God bless you all...

Bernie said...

I listened to the Memorial Day Observance from Washington D.C. as Bill and I used to do every year. I listened alone this time and it still is so heart rending to realize what these boys and also the girls went through.

This year they included a section on the widows or the Iraqi War and how one widow from the VietNam War helped one young Iraqi War widow. She in turn established a group through the internet and now they help each other and are supportive of each other and meet ever so often. It has helped them a lot of overcome their grief and move on and they are almost all so young.

Fifty Million people died in WWII alone, civilians and soldiers on both sides. Can you imagine?

We don't appreciate our veterans enough. My Bill served 4 years in England, France and Germany and my brother was in the South Pacific for four years too.

This was is different because it is being fought by those who enlist and those who were in the National Guard--certainly not expecting to be serving 4 or 5 terms in an overseas war and not by drafting everyone. Hence we do not pay so much attention to their losses.

June said...

We in this country are very fortunate not to have been the ones whose countries have been, and are, being destroyed. And most of us are lucky lucky lucky not to have seen war first hand.

I have a friend who came here when she was twelve years old. Only once have we talked about WWII, and she said, "They bombed the s*it out of us." She was born after the war was over, but the effects had remained, I gather.

Recently I was reading some blog. One comment expressed the not uncommon American self-congratulatory, "If it weren't for us all of Europe would be speaking German." And a following response said, "Yes, but you got here three bloody years too late!"

So. When I think of our soldiers, I think of the people whose homelands have been changed forever by war.
We here have been so fortunate.

JOE TODD said...

June,my dad was in WW11 also he never talked about it much but I do remember as a family growing up we sure didn't waste much. For the first time in my life I followed our local "celebration" from opening parade to ceremony at the cemetary speeches politicians and all. I'm not sure what has gotten into me LOL

June said...

Joe, it's our age showing...
The long view becomes a lot shorter.

Abe Lincoln's Cousin said...

I had a post also about this. Lots of people never heard of Decoration Day. But we did.

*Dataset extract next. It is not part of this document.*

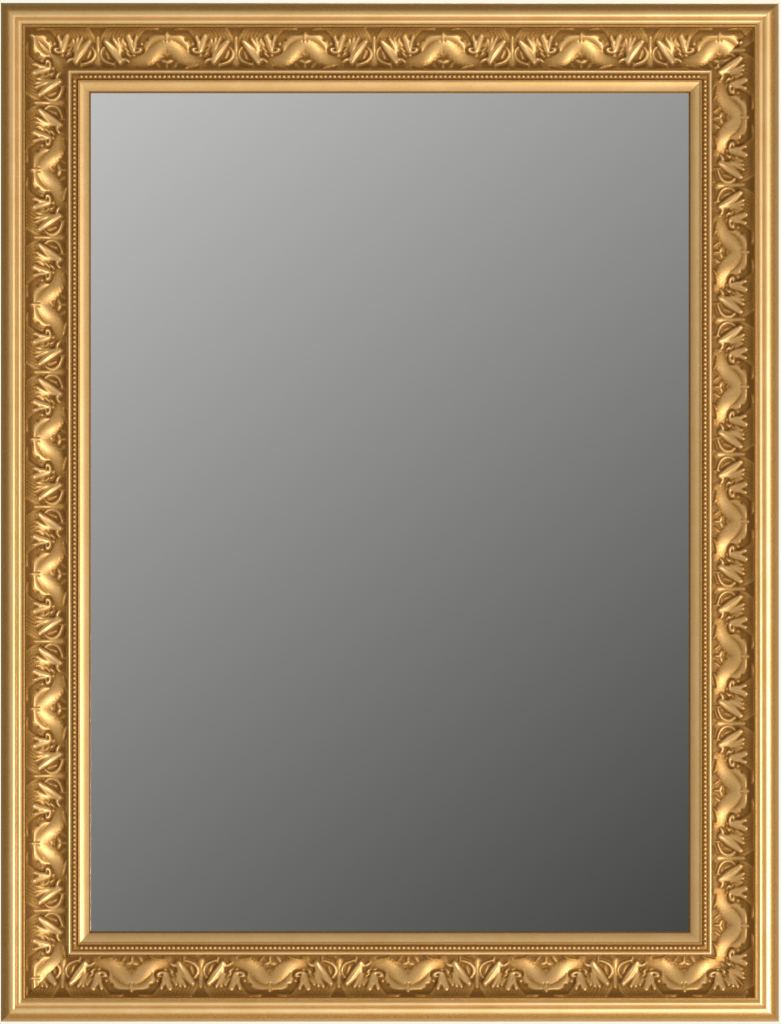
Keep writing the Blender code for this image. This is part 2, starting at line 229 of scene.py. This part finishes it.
card = flat_sheet("card", Matrix.Translation((middle.x, -card_distance, middle.z))
                  @ Matrix.Rotation(math.pi / 2, 4, "X")
                  @ Matrix.Diagonal((card_width * card_overhang, card_height * card_overhang, 1, 1)),
                  card_finish)
card.visible_camera = False
card.visible_diffuse = False
card.visible_shadow = False

# The rails. Each is one length of softwood moulding, mitred at both ends and glued. It is gessoed,
# gilded and toned with a brown glaze that stays in the grooves, and painted shade is added to that
# glaze;
# its back and rabbet are bare wood.
millimetre = 0.001
side_height = 23.5
shoulder_width = 10.4
rail_depth = 34.0
bead_height = 31.3
hollow_start = 20.9
hollow_width = 34.0
hollow_top = 31.0
hollow_foot = 20.5
hollow_sag = 6.0
hollow_floor = 15.0
fillet_width = 3.5
quirk_width = 1.05
pearl_width = 3.1
fascia_foot = 15.7
chamfer_foot = 14.1
rabbet_height = 12.4
rail_width = 74.1
rabbet_width = 6.5
mitre_gap = 0.02
# Each rail's quarter turns, length, reach to the rail opposite, repeat of the ornament and its start
rail_runs = {
    "top": (0, outer_width, outer_height, 114.8, -13.2),
    "right": (1, outer_height, outer_width, 111.9, -48.3),
    "bottom": (2, outer_width, outer_height, 114.8, 42.4),
    "left": (3, outer_height, outer_width, 111.9, 4.8),
}


def moulding_section():
    """The section's points: millimetres in from the outer edge and off the wall, and the glaze and
    painted shade there.
    """
    section = [(0, 0, 0.8), (0, side_height - 6, 0.6), (0, side_height, 0.3)]
    # The outer roll: glaze and painted shade on its shoulder, none on its crown.
    turns = 16
    for step in range(1, turns + 1):
        angle = math.pi / 2 * step / turns
        across = shoulder_width * (1 - math.cos(angle))
        section.append((across, side_height + (rail_depth - side_height) * math.sin(angle),
                        min(0.16 + 0.11 * across, 0.6, max(0, (9.5 - across) / 4.5))))

    def member(width, height, rise, steps, foot_glaze_and_shade, crown_glaze_and_shade=0.0):
        """A stretch of the section that swells by rise, or sinks where rise is below 0."""
        start_across, start_height, _ = section[-1]
        climb = height - start_height
        length = math.hypot(width, climb)
        for step in range(1, steps + 1):
            share = step / steps
            arch = math.sin(math.pi * share)
            section.append((start_across + width * share - climb * rise * arch / length,
                            start_height + climb * share + width * rise * arch / length,
                            foot_glaze_and_shade + (crown_glaze_and_shade - foot_glaze_and_shade) * arch))

    member(2.6, 31.6, 0.8, 6, 0.15, 0.1)
    member(5.0, bead_height, 1.4, 12, 0.35, 0.1)
    # The step down to the hollow, dark under the bead: glaze and painted shade.
    member(2.9, hollow_top, 0.7, 8, 0.8, 0.6)
    section.append((hollow_start, hollow_floor, 0.9))
    section.append((hollow_start + hollow_width, hollow_floor, 0.9))
    section.append((hollow_start + hollow_width, hollow_foot, 0.8))
    member(fillet_width, hollow_foot, 1.9, 12, 0.35)
    member(quirk_width, hollow_foot, -0.7, 4, 0.6, 0.8)
    member(pearl_width, hollow_foot, 0.5, 6, 0.75, 0.7)
    member(quirk_width, hollow_foot, -0.7, 4, 0.6, 0.8)
    member(1.8, hollow_foot, 1.3, 8, 0.6, 0.35)
    member(7.0, fascia_foot + 0.35, 0.6, 14, 0.35, 0.22)
    # Painted shadow along the sight edge: the chamfer and the lip's inner face below it are dark, in
    # place of the lip's shadow and its reflection in the glass.
    section.append((rail_width - 1.0, fascia_foot, 0.8))
    section.append((rail_width, chamfer_foot, 0.9))
    section.append((rail_width, rabbet_height, 0.95))
    section.append((rail_width - rabbet_width, rabbet_height, 0.95))
    section.append((rail_width - rabbet_width, 0, 0.9))
    return section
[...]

Living is so difficult these days.
The cost of breathing is so high.
When I think how it used to be
I think I'm gonna cry.

Abraham Lincoln
My Birds Blog

Friko said...

If I believed in the efficacy of prayer I'd gladly go down on my knees. If only we could stop, if only somebody somewhere weren't so damn certain that they are in the right and that the other fellow is wrong and must be annihilated.

it must be the date, I have also posted on the effects of war on those that follow. Naturally, on the other side.
Nobody wins, if only mankind could learn that lesson.

Vicki Lane said...

Excellent post, June! I agree -- most of those young servicemen are of that age that think death can't happen to them.

Barb said...

Beautifully expressed, June. I was off-line for awhile so missed this timely post. I have a young friend in the military now - I believe he thinks he's immortal. I hope he comes back to eat the ribs and salads.